I think, however, that the Home Secretary's Statement, which I have just read, is quite unequivocal as representing the policy of Her Majesty's Government at the present time. As such, whatever the dissenting views of experts, I am sure that it will be reassuring to the great majority of our community, who are very concerned indeed, and rightly concerned, about the overall problem of the drug menace. Having made this Statement, I think we should do better now to leave the matter until a later occasion when we can consider it in greater detail.

LORD WYNNE-JONES

My Lords, I hope I may be allowed to press my noble friend a little further on this point. There is little doubt that the decision made by the Government on, I presume social and political grounds will be generally accepted. Nevertheless, because the Report presented from the Committee is one of such importance generally, and one which really means that further investigation on the widest scale must be undertaken on this subject, it would not be sufficient simply to say, as I am sure the Government do not mean to say, that on this matter their attitude is negative.

LORD STONHAM

My Lords, nothing that I said could have given rise to such a supposition of my noble friend. Nor do I think that anything I have said should give rise to the suspicion, which he apparently entertains, that part of this decision is a political one. Certainly social reasons enter into it; of course they do, and they must do. But what I want to make quite clear at this stage is that the Government are not prepared to legislate on cannabis in isolation and on what they firmly believe to be—I think the Report of my noble friend's Committee bears this out—as yet inadequate information.

BARONESS GAITSKELL

My Lords, while I agree with the Government on the cautious attitude they have taken to the whole question of the Report, particularly on the question of more investigation to find out why cannabis has become so fashionable, would not the Minister agree that the emotional and prejudiced reaction of many people is perhaps a little exaggerated? I ask that, in view of the fact that no one can question the intellectual capacity of my noble friend Lady Wootton and her intellectual integrity. I should like to pay tribute to her courage in this matter.

LORD STONHAM

My Lords, I entirely agree with what my noble friend has said about my noble friend Lady Wootton. I should have said all these things earlier if I had imagined there was anyone in this House who would question either the standing or the integrity of my noble friend. Those are matters which, to my mind, are beyond dispute and do not arise. But what does arise is what my noble friend Lady Gaitskell referred to as the emotional content in, the emotional feeling about, this matter. In my experience there is emotion on both sides, and I think that this matter should not be judged emotively; it should be judged on the facts. All I am pleading for now is that this House should leave the subject and not try to deal with it with totally inadequate questions and the answers I am giving, but wait until we can consider it properly on the basis of such evidence as exists.

LORD SEGAL

My Lords, may I be allowed to add how very important it is that the Government have made their views on this highly controversial issue known so promptly, so as to leave no doubts in the minds of the country as a whole, and especially in the minds of the addicts themselves, as to what the Government's decision has been.
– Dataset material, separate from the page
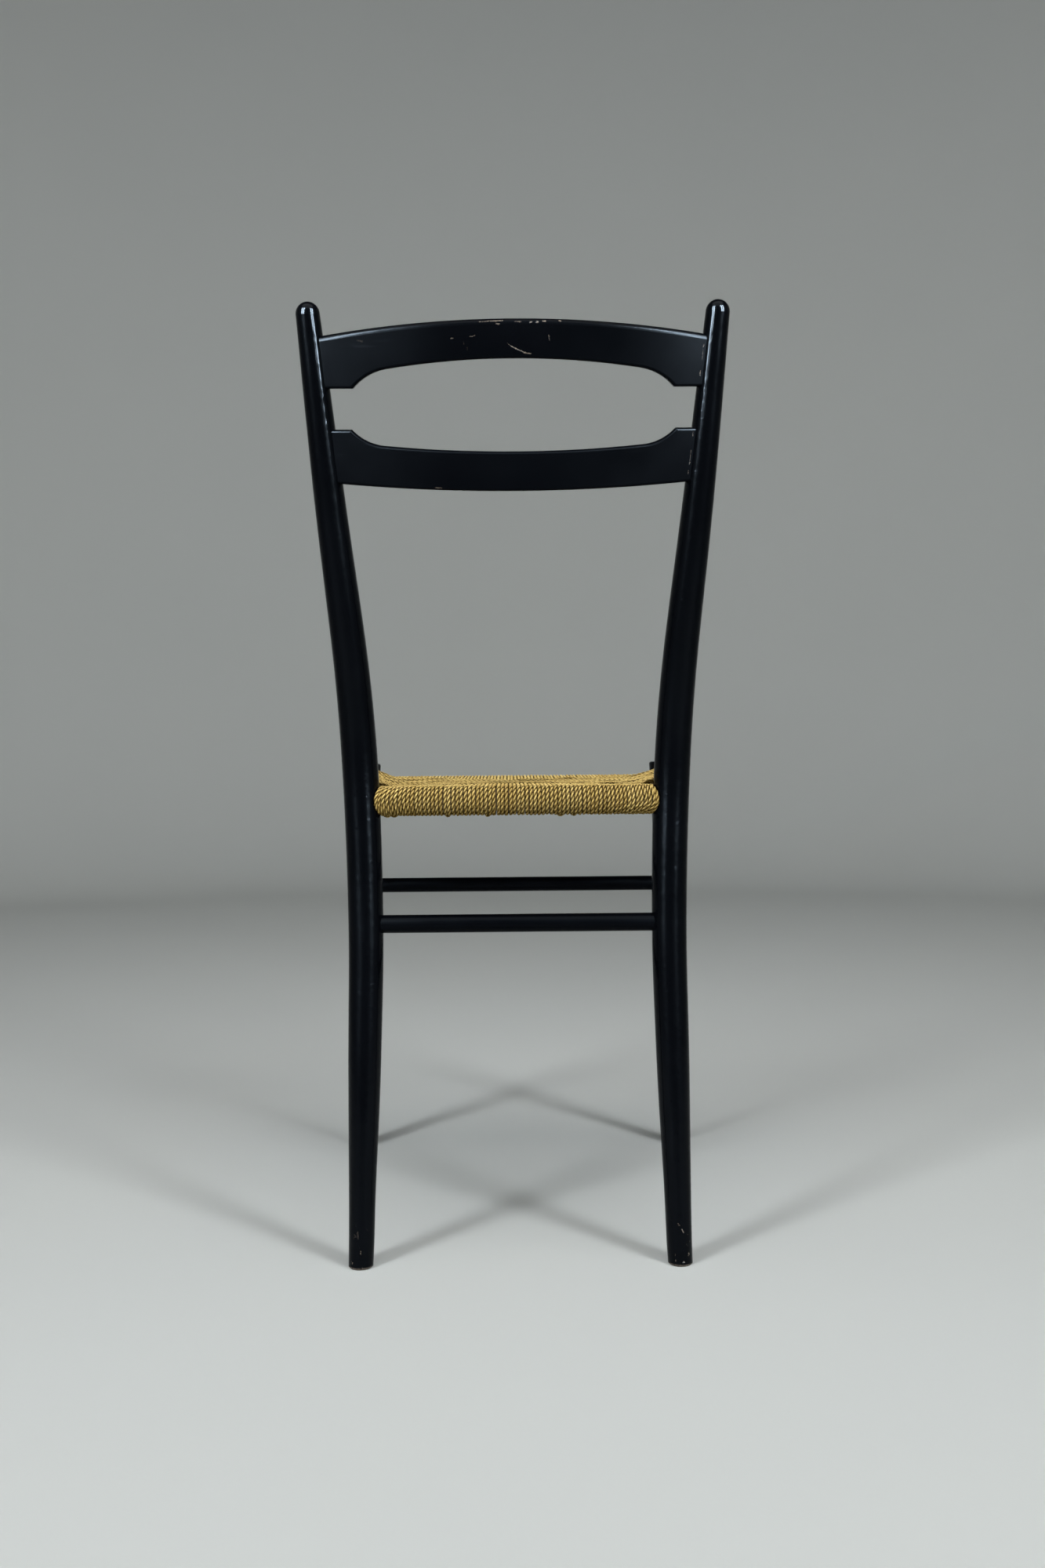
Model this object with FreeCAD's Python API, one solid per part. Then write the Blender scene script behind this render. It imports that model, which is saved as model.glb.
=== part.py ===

Also, may I be allowed to stress that the matter of urgency should take second place to a thorough and complete investigation of the whole subject, especially in its relation to other addictive drugs?

LORD ALPORT

My Lords, before the Minister replies and although I do not want to appear to be narrow-minded, may I ask this question with relation to the procedure of the House? After it has been suggested to us by some of our leading Members that this is a matter which should be debated at a later stage, we have had a series of statements, without any attempt to ask a question, from Members of your Lordships' House who have recently been on their feet. Is this acceptable practice now in the House when a Statement is made, or should we follow the normal procedure, which is to ask questions and to limit ourselves to questions when we do so?

LORD SHEPHERD

My Lords, since my noble friend the Leader of the House is not here, it falls to me as Deputy Leader to reply to the noble Lord, Lord Alport. Clearly we tend to be generous, but sometimes I think our Rules are stretched too far, and I suggest that perhaps this afternoon that is in fact the case. The real object, of course, if there are points to be made on Statements, is that they should be in the form of questions to elicit information; although we have always extended a degree of tolerance—shall we say?—to the three Front Benches so that those who lead for their Parties might make a statement. But, in practice, contributions from the House generally are in the form of a question to elicit information. In view of what my noble friend has said, that this is such an important matter and it is something we should debate at some stage (and clearly that subject could be dealt with through the usual channels), and particularly as we still have other Business to do this afternoon, I think this is perhaps the moment when we should move to further Business.

LORD STONHAM

My Lords, perhaps I may be allowed to answer the question of my noble friend Lord Segal. And, indeed, I would remind the noble Lord, Lord Alport, that I was in fact answering a Question, given by Private Notice, by his noble friend Lord Brooke of Cumnor. In reply to my noble friend Lord Segal I would agree with him, and I would add also that the Government are aware that the existing law is in many respects inadequate, inflexible and anomalous. But what we need, as speedily as possible, is to get it right. What we need is a single, comprehensive code covering drug abuse in its entirety and giving the Government proper powers to deal with it adequately.

LORD GIFFORD

My Lords, mindful of the warning that has been given to ask a specific question, may I ask whether the Government will, if possible, before any debate on this subject takes place, give serious thought to one specific matter: whether there cannot be some differentiation in the law between the "pushers" who may deserve serious penalties, and the possessors, many of whom are quite wrongly imprisoned?

LORD STONHAM

My Lords, the penalties of up to ten years in this connection are, in our view, adequate, and the courts are perfectly well able to distinguish between different classes of offenders according to the evidence.